- Coat-of-arms of Upper Silesia (Opole, Zator, Toszek, Oświęcim, etc).
- Born: before 1455
- Died: 17 September 1513
- Noble family: Silesian Piasts of Opole
- Spouse: Barbara of Cieszyn
- Issue: (illeg.) Jan
- Father: Wenceslaus I of Zator
- Mother: Maria Kopczowski

= Jan V of Zator =

Jan V of Zator (Jan V zatorski; before 1455 – 17 September 1513), was a Duke of Zator during 1468–1474 (with his three brothers as co-rulers), ruler over the western half of Zator from 1474 to 1494 (with his brother Władysław as his co-ruler), and ruler of a reunified duchy from 1494 to his death.

He was the third son of Duke Wenceslaus I of Zator by his wife Maria, daughter of Urban Kopczowski, a noblemen from the Duchy of Siewierz.

==Life==
At the time of his father's death in 1468, Jan V and his brother Władysław were likely minors, so their older brothers Casimir II and Wenceslaus II assumed the government over the Duchy. The common government of Wenceslaus I's sons lasted until 1474, when was made the formal division of the Duchy in two parts: Jan V, together with Władysław, received the western part of Skawa River.

In 1477, Jan V and his brothers signed an arrangement of mutual inheritance, who permitted the eventual reunion of the whole Duchy of Zator. Despite this, Jan V entered in conversations with Duke Casimir II of Cieszyn, and also signed with him an inheritance treaty. However, this agreement was null because didn't count with the approval of the Dukes of Zator's sovereign, King Casimir IV of Poland.

By 18 May 1477, Jan V married with Barbara (ca. 1452/53 – bef. 12 May 1507), daughter of Duke Bolesław II of Cieszyn and widow of Duke Balthasar of Żagań. They had no children.
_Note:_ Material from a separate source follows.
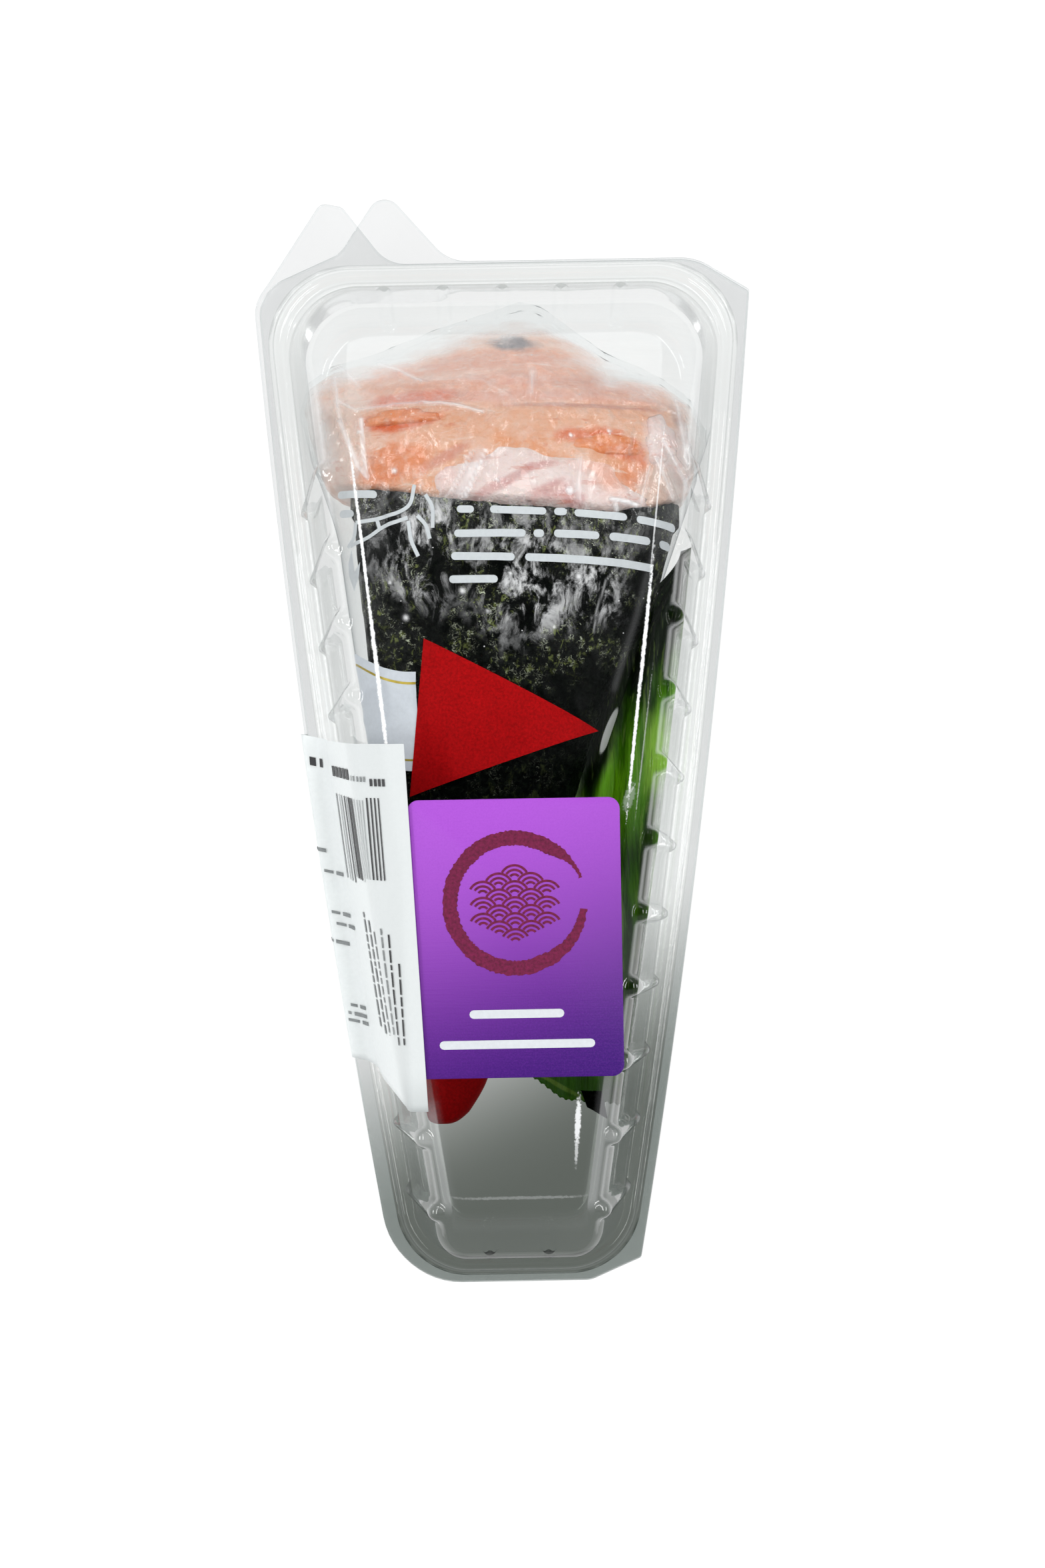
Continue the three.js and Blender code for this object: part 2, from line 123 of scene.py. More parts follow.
def placed(name, data):
    piece = bpy.data.objects.new(name, data)
    scene.collection.objects.link(piece)
    return piece


def add(name, verts, faces, material, slot, nodes=(), smoothed=True, marks=None):
    """A piece from millimetre points, riding on the one body; marks are values per point."""
    data = bpy.data.meshes.new(name)
    data.from_pydata((np.asarray(verts, float) * MM).tolist(), [], faces)
    if marks is not None:
        layer = data.attributes.new("mark", "FLOAT", "POINT")
        layer.data.foreach_set("value", np.asarray(marks, np.float32).ravel())
    data.validate()
    if smoothed:
        data.shade_smooth()
    data.materials.append(material)
    piece = placed(name, data)
    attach(piece, "root")
    if nodes:
        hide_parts(*nodes)
    return piece


def grid_faces(rows, cols, closed=False, start=0):
    """The quads of a grid of points, row by row; closed joins the last column to the first."""
    faces = []
    for r in range(rows - 1):
        for c in range(cols if closed else cols - 1):
            a = start + r * cols + c
            b = start + r * cols + (c + 1) % cols
            faces.append((a, b, b + cols, a + cols))
    return faces


def grid_piece(name, points, closed, caps, *args, **kwargs):
    """A piece from rows of points; caps closes a tube's "first", "last" or "both" ends."""
    rows, cols = points.shape[:2]
    faces = grid_faces(rows, cols, closed)
    if caps in ("first", "both"):
        faces.append(tuple(range(cols))[::-1])
    if caps in ("last", "both"):
        faces.append(tuple(range((rows - 1) * cols, rows * cols)))
    return add(name, points.reshape(-1, 3), faces, *args, **kwargs)


def rounded(corners, counts, arc):
    """A polygon with rounded corners [x, y, radius], split into counts[i] steps after corner i."""
    points = []
    arcs = []
    total = len(corners)
    for i, (x, y, radius) in enumerate(corners):
        corner = np.array([x, y], float)
        before = np.array(corners[i - 1][:2]) - corner
        after = np.array(corners[(i + 1) % total][:2]) - corner
        before /= np.linalg.norm(before)
        after /= np.linalg.norm(after)
        half = math.acos(np.clip(before @ after, -1, 1)) / 2
        middle = before + after
        centre = corner + middle / np.linalg.norm(middle) * radius / math.sin(half)
        reach = radius / math.tan(half)
        start, end = corner + before * reach - centre, corner + after * reach - centre
        a0 = math.atan2(start[1], start[0])
        turn = (math.atan2(end[1], end[0]) - a0 + math.pi) % (2 * math.pi) - math.pi
        angles = a0 + turn * np.linspace(0, 1, arc + 1)
        arcs.append(centre + radius * stacked(np.cos(angles), np.sin(angles)))
    for i in range(total):
        points.append(arcs[i])
        steps = np.linspace(0, 1, counts[i] + 1)[1:-1, None]
        points.append(arcs[i][-1] * (1 - steps) + arcs[(i + 1) % total][0] * steps)
    return np.concatenate(points)


def bowed(outline):
    out = outline.copy()
    out[:, 0] *= 1 + bow(outline[:, 1]) / straight_width(outline[:, 1])
    return out


# the points along a ring's long sides, wide end, narrow end and corners, and a skin's row spacing
STEPS = ((430, 180, 90, 22))
LID_STEP, TRAY_STEP = ((1.0, 0.75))


def pack_ring(side, top, bottom, radius):
    """A ring round the pack, set in from the bead at the sides, the wide end and the narrow end."""
    high, low = BEAD_TOP - top, BEAD_BOTTOM + bottom
    wide, narrow = straight_width(high) - side, straight_width(low) - side
    tight = max(1.0, 0.9 * radius - 0.55 * max(side, 0))
    left = [(-wide, high, radius), (-narrow, low, tight)]
    right = [(narrow, low, tight), (wide, high, radius)]
    sides, wide_end, narrow_end, corner = STEPS
    return bowed(rounded(left + right, (sides, narrow_end, sides, wide_end), corner))


def profile(stations, step):
    """Stations (side, top, bottom, height, radius, fillet) as a smooth run of the first five."""
    knots = np.array([s[:5] for s in stations], float)
    fillets = [s[5] for s in stations]
    out = [knots[0]]
    for i in range(1, len(knots)):
        a, b = knots[i - 1], knots[i]
        length = np.linalg.norm((b - a)[[0, 3]])
        cut_a = min(fillets[i - 1] / length, 0.5) if i > 1 else 0
        cut_b = min(fillets[i] / length, 0.5) if i + 1 < len(knots) else 0
        first, last = a + (b - a) * cut_a, b - (b - a) * cut_b
        for t in np.linspace(0, 1, max(2, int(length * (1 - cut_a - cut_b) / step) + 2)):
            out.append(first * (1 - t) + last * t)
        if i + 1 < len(knots):
            c = knots[i + 1]
            reach = np.linalg.norm((c - b)[[0, 3]])
            end = b + (c - b) * min(fillets[i] / reach, 0.5)
            for t in np.linspace(0, 1, 8)[1:-1]:
                out.append(last * (1 - t) ** 2 + 2 * b * t * (1 - t) + end * t * t)
    keep = [out[0]]
    for row in out[1:]:
        if np.linalg.norm(row - keep[-1]) > 1e-6:
            keep.append(row)
    return np.array(keep)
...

In 1482 Jan V and Władysław made the division of their small Duchy between them. Władysław received a monetary compensation and the town of Wadowice, who was ruled by him until his death in 1494.

The deaths of his brothers Wenceslaus II (1487), Casimir II (1490) and Władysław (1494) allowed Jan V to reunificated the whole Duchy of Zator. However, either him or any of his brothers leave legitimate surviving offspring; for this, on 29 July 1494 Jan V sold his land to the Polish King John I Albert for the amount of 80,000 florins. Since then the formal owner of the Duchy was Poland, but Jan V retain his title and owned several properties in the area, were continue to live. As an additional salary, Jan V received 200 fines per year as an income from the salt mines of Wieliczka.

Despite the sell of his lands to the Polish crown, Jan V's position was so strong, that he managed to win an opportunity to renew his homage to the Polish Kings Alexander (in 1501) and Sigismund I the Old (in 1506).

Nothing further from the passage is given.